# Ate a rock



## alodude (Oct 28, 2010)

This morning I noticed my little goldfish had a pebble stuck in its mouth. He was swimming frenetically about the tank, unable to get it out.

I had a good laugh at first because his mouth looked like the rubber part of a plunger, but then felt sorry for him and immediately fixed the problem by taking him out of the water, and pulling the pebble out of his mouth with a pair of tweezers. 

In he went, after the operation, and now is swimming around the tank and acting his normal, happy self.


I wanted share this story with you goldfish lovers.

cheers


----------



## Corwin (May 23, 2010)

nice story 

I wish you could "like" posts, I mean so often I find myself posting either things like "thats great" or some variation of "the guy/girl who posted above is right on the money and you should listen to him/her", you know stuff that could easily be summed up by liking a post. Though I guess this forum's setup probably doesnt allow for it or it would already have it.


----------



## emc7 (Jul 23, 2005)

I know, it seem lames to post "I agree". But it does give an clue that advice isn't ridiculous.


----------



## someonefishy (Oct 14, 2010)

What a nice thing to do for your little fishy!

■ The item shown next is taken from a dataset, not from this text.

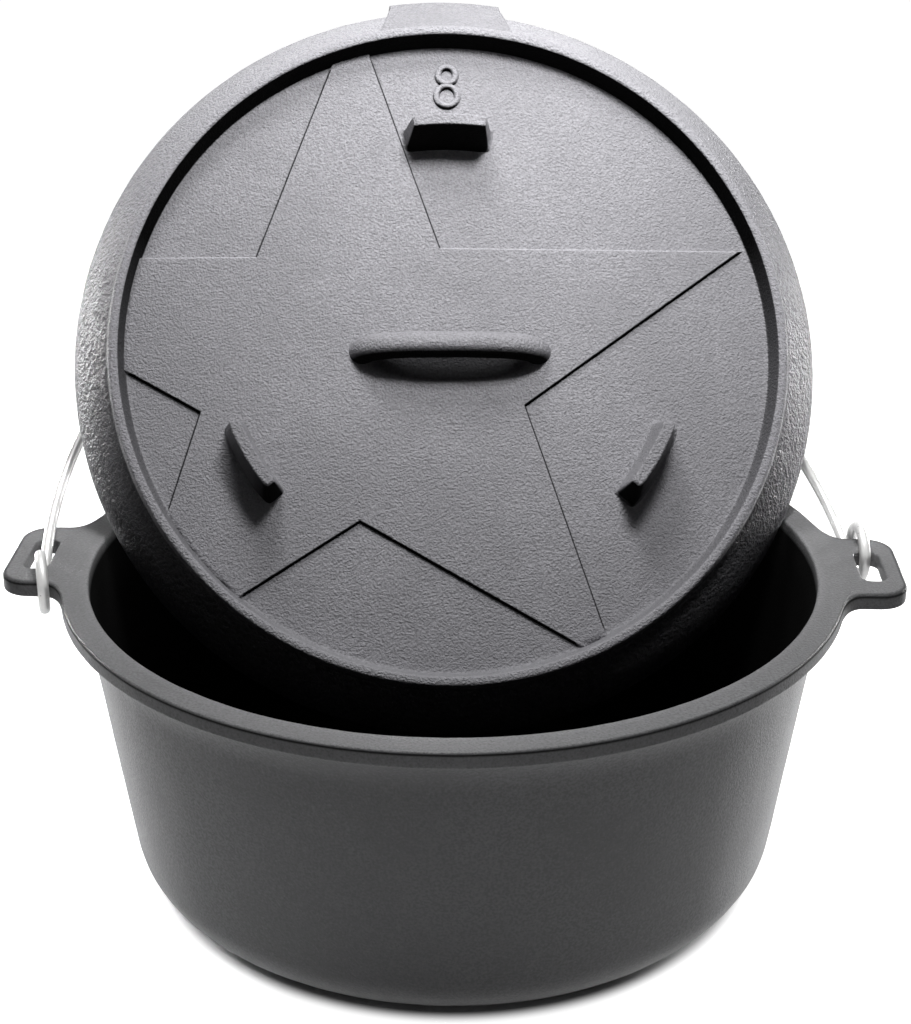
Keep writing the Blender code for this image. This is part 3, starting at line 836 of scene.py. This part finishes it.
def iron_finish(name, tone, grain_height, look):
    """Seasoned sand-cast iron: fine grain, coarser where marked so, soft patches of oil, dark
    and light specks, lighter where worn and where light is painted, and painted black as shade
    where so marked."""
    n = Nodes(bpy.data.materials.new(name))
    place = n.add("ShaderNodeTexCoord", output="Object")
    wear, soot, coarse = (n.add("ShaderNodeAttribute", {"attribute_name": mark}, output="Fac")
                          for mark in ("wear", "soot", "coarse"))
    grain = n.noise(place, 1000.0, 2.0, 0.6)
    lumps = n.noise(place, 400.0, 2.0, 0.55)
    peel = n.noise(place, 95.0)
    patch = n.noise(place, 16.0, 4.0, 0.6)
    speck = n.noise(place, 900.0)
    hollow = (1 - lumps.between(0.30, 0.46)) * (coarse * 0.5 + 0.1)
    base = n.blend(patch.between(0.32, 0.70), rgba(tone, 0.90), rgba(tone, 1.10))
    base = n.blend(speck.between(0.36, 0.58), rgba(tone, 0.84), base)
    base = n.blend(speck.between(0.58, 0.72) * 0.35, base, rgba(tone, 1.35))
    # Lighter where the mark of wear and painted light says.
    base = n.blend(wear * grain.between(0.30, 0.60), base, rgba(tone, 1.40))
    base = n.blend(hollow, base, rgba(tone, 0.55))
    rough = look.iron_roughness - 0.07 + patch * 0.14 + hollow * 0.15
    height = grain + peel * 0.3 + lumps * (0.15 + coarse * 1.6)
    bump = n.add("ShaderNodeBump", None, {"Strength": 1.0, "Distance": grain_height,
                                          "Height": height})
    bare = n.principled({"Base Color": base, "Roughness": rough, "Specular IOR Level": 0.16,
                         "Normal": bump})
    # Painted shade: this black shader is mixed in where the mark of painted shade says.
    black = n.principled({"Base Color": rgba(look.soot), "Roughness": 0.9,
                          "Specular IOR Level": 0.02, "Normal": bump})
    return n.finish(n.add("ShaderNodeMixShader", None, {0: soot, 1: bare, 2: black}))


def zinc_finish(look):
    """Plated wire: bright, with drawn streaks and dull spots."""
    n = Nodes(bpy.data.materials.new("bail_zinc"))
    place = n.add("ShaderNodeTexCoord", output="Object")
    streak = n.noise(place, 380.0, 3.0, 0.55)
    patch = n.noise(place, 60.0, 3.0, 0.6)
    base = n.blend(patch.between(0.35, 0.7), rgba(look.zinc, 1.06), rgba(look.zinc, 0.80))
    rough = look.zinc_roughness + (streak - 0.5) * 0.25 + (patch - 0.5) * 0.2
    bump = n.add("ShaderNodeBump", None, {"Strength": 0.4, "Distance": 0.0001,
                                          "Height": streak})
    return n.finish(n.principled({"Base Color": base, "Roughness": rough, "Metallic": 0.35,
                                  "Normal": bump}))


def seen_directly(nodes):
    """One for rays from the camera, gloss and glass, nought for the rest."""
    first, *more = (nodes.add("ShaderNodeLightPath", output=ray)
                    for ray in ("Is Camera Ray", "Is Glossy Ray", "Is Transmission Ray"))
    for ray in more:
        first = first.maths("MAXIMUM", first, ray)
    return first


FLOOR_SHADOW = (0.1272, 0.1360)  # from the pot's axis: where its shadow begins to fade, and ends


def floor_finish():
    """Pale sheet that the camera and mirrors see white; it keeps the shadow only near the pot, and
    farther out glows white to them, painted light that hides the shadow there.
    """
    n = Nodes(bpy.data.materials.new("floor_white"))
    seen = seen_directly(n)
    place = n.add("ShaderNodeTexCoord", output="Object")
    away = n.add("ShaderNodeVectorMath", {"operation": "LENGTH"}, {0: place}, output="Value")
    base = n.blend(seen, (0.60, 0.60, 0.60, 1.0), (0.80, 0.80, 0.80, 1.0))
    # Painted light: the glow, for camera and mirrors, beyond the ring round the pot.
    glow = n.blend(seen * away.between(*FLOOR_SHADOW), (0.0, 0.0, 0.0, 1.0), WHITE)
    return n.finish(n.principled({"Base Color": base, "Roughness": 1.0,
                                  "Specular IOR Level": 0.0, "Emission Color": glow,
                                  "Emission Strength": 1.0}))


def white_world(fill):
    """Plain fill light; the camera, gloss and glass see white."""
    world = bpy.data.worlds.new("surroundings")
    n = Nodes(world)
    seen = seen_directly(n)
    dim, bright = (n.add("ShaderNodeBackground", None, {"Color": WHITE, "Strength": strength})
                   for strength in (fill, 1.0))
    mixed = n.add("ShaderNodeMixShader", None, {0: seen, 1: dim, 2: bright})
    n.add("ShaderNodeOutputWorld", None, {"Surface": mixed})
    bpy.context.scene.world = world


# Operators

def lid_piece(name, grid, wear=0, soot=0, coarse=0):
    """A piece of the lid, made in the lid's frame and set where the lid leans. The first one
    makes the iron that all of them have."""
    scene, label = bpy.context.scene, "lid_iron_finish"
    look = scene.oven_finishes
    iron = (bpy.data.materials.get(label)
            or iron_finish(label, look.lid_iron, look.lid_grain, look))
    shaped = placed(grid.reshape(-1, 3), lid_frame(scene.oven_lid)).reshape(grid.shape)
    obj = skin(name, [shaped], iron, "lid", look.ripple, wear=[wear], soot=[soot],
               coarse=[coarse])
    return obj


class OVEN_OT_pot(bpy.types.Operator):
    """Cast the pot: body, flat rim and looped ears in one skin"""

    bl_idname = "oven.pot"
    bl_label = "Pot"

    def execute(self, context):
        look = context.scene.oven_finishes
        grids, wear, soot = pot_grids(context.scene.oven_pot)
        iron = iron_finish("pot_iron_finish", look.pot_iron, look.grain, look)
        obj = skin("pot_casting", grids, iron, "pot", look.ripple, wear=wear, soot=soot,
                   coarse=[0.0] * len(grids))
        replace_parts(obj, "pot")
        return {"FINISHED"}


class OVEN_OT_lid(bpy.types.Operator):
    """Cast the lid: floor, ring, shoulder, tab and the ring below"""

    bl_idname = "oven.lid"
    bl_label = "Lid"

    def execute(self, context):
        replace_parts(lid_piece("lid_casting", *lid_grids(context.scene.oven_lid)), "lid")
        return {"FINISHED"}


class OVEN_OT_lid_star(bpy.types.Operator):
    """Raise the five-pointed star on the lid's floor"""

    bl_idname = "oven.lid_star"
    bl_label = "Star"

    def execute(self, context):
        lid_piece("lid_star", *star_grid(context.scene.oven_lid))
        return {"FINISHED"}


class OVEN_OT_lid_legs(bpy.types.Operator):
    """Stand the three legs on the lid's floor"""

    bl_idname = "oven.lid_legs"
    bl_label = "Legs"

    def execute(self, context):
        for number, leg in enumerate(leg_grids(context.scene.oven_lid), 1):
            lid_piece(f"lid_leg_{number}", *leg)
        return {"FINISHED"}


class OVEN_OT_lid_arch(bpy.types.Operator):
    """Bend the lifting arch over the lid's middle"""

    bl_idname = "oven.lid_arch"
    bl_label = "Arch"

    def execute(self, context):
        lid_piece("lid_arch", *arch_grid(context.scene.oven_lid))
        return {"FINISHED"}


class OVEN_OT_lid_numeral(bpy.types.Operator):
    """Raise the size numeral near the tab"""

    bl_idname = "oven.lid_numeral"
    bl_label = "Numeral"

    def execute(self, context):
        for number, ring in enumerate(numeral_grids(context.scene.oven_lid), 1):
            lid_piece(f"lid_numeral_{number}", *ring)
        return {"FINISHED"}


class OVEN_OT_bail(bpy.types.Operator):
    """Bend the bail from one wire with an eye at each end"""

    bl_idname = "oven.bail"
    bl_label = "Bail"

    def execute(self, context):
        grid = bail_grid(context.scene.oven_bail)
        obj = skin("bail_wire", [grid], zinc_finish(context.scene.oven_finishes), "bail")
        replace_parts(obj, "bail")
        return {"FINISHED"}


# Soft boxes: name, place, point aimed at, side, the name of its power, and spread in degrees
SOFT_BOXES = (
    ("key_soft_box", (0.11, -0.17, 0.77), (0.03, 0.14, 0.33), 0.14, "key_power", 65),
    ("top_soft_box", (-0.08, 0.04, 0.86), (0.0, 0.05, 0.16), 0.20, "top_power", 180),
    ("side_soft_box_left", (-0.85, 0.70, 0.15), (-0.119, -0.06, 0.05), 0.24, "side_power", 26),
    ("side_soft_box_right", (0.85, 0.70, 0.15), (0.119, -0.06, 0.05), 0.24, "side_power", 26))


def soft_box(name, place, aim, size, power, spread):
    """A square area lamp at a place, facing a point, with its light kept to the spread."""
    lamp = bpy.data.lights.new(name, "AREA")
    lamp.shape, lamp.size, lamp.energy = "SQUARE", size, power
    lamp.spread = math.radians(spread)
    obj = bpy.data.objects.new(name, lamp)
    bpy.context.scene.collection.objects.link(obj)
    way = np.array(place) - np.array(aim)
    flat = math.hypot(way[0], way[1])
    obj.location = place
    obj.rotation_euler = (math.atan2(flat, way[2]), 0, math.atan2(way[0], -way[1]))


class OVEN_OT_stage(bpy.types.Operator):
    """Lay the floor, hang the soft boxes and set the camera"""

    bl_idname = "oven.stage"
    bl_label = "Stage"

    def execute(self, context):
        s = context.scene.oven_stage
        half, low = s.floor_half, -s.floor_drop
        mesh = bpy.data.meshes.new("floor")
        mesh.from_pydata([(-half, -half, low), (half, -half, low), (half, half, low),
                          (-half, half, low)], [], [(0, 1, 2, 3)])
        mesh.materials.append(floor_finish())
        floor = bpy.data.objects.new("floor", mesh)
        context.scene.collection.objects.link(floor)
        for name, place, aim, size, power, spread in SOFT_BOXES:
            soft_box(name, place, aim, size, getattr(s, power), spread)
        white_world(s.fill)
        lens = bpy.data.cameras.new("camera")
        lens.sensor_width, lens.lens = 36.0, s.focal
        camera = bpy.data.objects.new("camera", lens)
        camera.location = (s.eye_x, s.eye_y, s.eye_z)
        camera.rotation_euler = (math.pi / 2 - s.look_down, 0, s.look_turn)
        context.scene.collection.objects.link(camera)
        context.scene.camera = camera
        context.scene.view_settings.view_transform = "Standard"
        return {"FINISHED"}


class OVEN_PT_panel(bpy.types.Panel):
    """Lists the pieces of the camp oven"""

    bl_idname = "OVEN_PT_panel"
    bl_label = "Camp Oven"
    bl_space_type = "VIEW_3D"
    bl_region_type = "UI"
    bl_category = "Camp Oven"

    def draw(self, context):
        for operator in OPERATORS:
            self.layout.operator(operator.bl_idname)


GROUPS = {"oven_pot": PotSizes, "oven_lid": LidSizes, "oven_bail": BailSizes,
          "oven_finishes": Finishes, "oven_stage": StageSizes}
OPERATORS = (OVEN_OT_pot, OVEN_OT_lid, OVEN_OT_lid_star, OVEN_OT_lid_legs, OVEN_OT_lid_arch,
             OVEN_OT_lid_numeral, OVEN_OT_bail, OVEN_OT_stage)
CLASSES = (*GROUPS.values(), *OPERATORS, OVEN_PT_panel)


def register():
    for cls in CLASSES:
        bpy.utils.register_class(cls)
    for name, group in GROUPS.items():
        setattr(bpy.types.Scene, name, bpy.props.PointerProperty(type=group))


def unregister():
    for name in GROUPS:
        delattr(bpy.types.Scene, name)
    for cls in reversed(CLASSES):
        bpy.utils.unregister_class(cls)


def main():
    """Builds every piece and the stage."""
    register()
    bpy.ops.oven.pot()
    bpy.ops.oven.lid()
    bpy.ops.oven.lid_star()
    bpy.ops.oven.lid_legs()
    bpy.ops.oven.lid_arch()
    bpy.ops.oven.lid_numeral()
    bpy.ops.oven.bail()
    bpy.ops.oven.stage()


if __name__ == "__main__":
    main()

I had a cat once that slipped his neck into a metal ring, and couldn't get it out. He ran wildly around the yard in a panic, until I got hold of him and took it off. Happy kitty from then on.

Love stories like this ...

-- someonefishy


----------



## egoreise (Mar 16, 2011)

Agreed, Corwin. I blame facebook for how I constantly scan this page for a "like" button.

Someonefishy, I once had a kitten that got his head stuck in a mayonnaise jar! It was actually really hilarious, sinse the jar was so much heavier than the cat. But it was no fun washing all the veggie oil, mayo, butter, and olive oil off his neck when we finally got him unstuck...

Alodude, I can imagine that was funny. But I still think I'd be terrified to fix it sinse fish are so delicate....


----------



## Revolution1221 (Apr 20, 2010)

lol from what i have noticed goldfish often pick up rocks in their mouth and spit them out IDK why but sounds like your fish just "bit off more than he could chew" haha


----------



## egoreise (Mar 16, 2011)

His eyes were bigger than his stomach.. or mouth.


----------



## 207lauras (Jan 28, 2009)

I had a gourami do this in a tank a decade ago. Unfortunately it was over night so I didnt see what had happened. In the morning I woke up and the weight of the stone had him anchored to the tank floor, head down tail up, I was shocked and heartbroken. Havent had a fish do it since thankfully! Glad you were able to save your little fishy


----------



## sarah13 (Apr 27, 2011)

my goldfish did that 3 times this week and i had to do the same thing i was so afraid hes ok now you should try smaller gravel or sand


----------



## Mr. fish (Mar 8, 2011)

Nice work saving him.

This is a prime example folks why if you keep goldfish to ALWAYS buy larger gravel pieces. They sift thru the gravel all day looking for food, accidents happen.


----------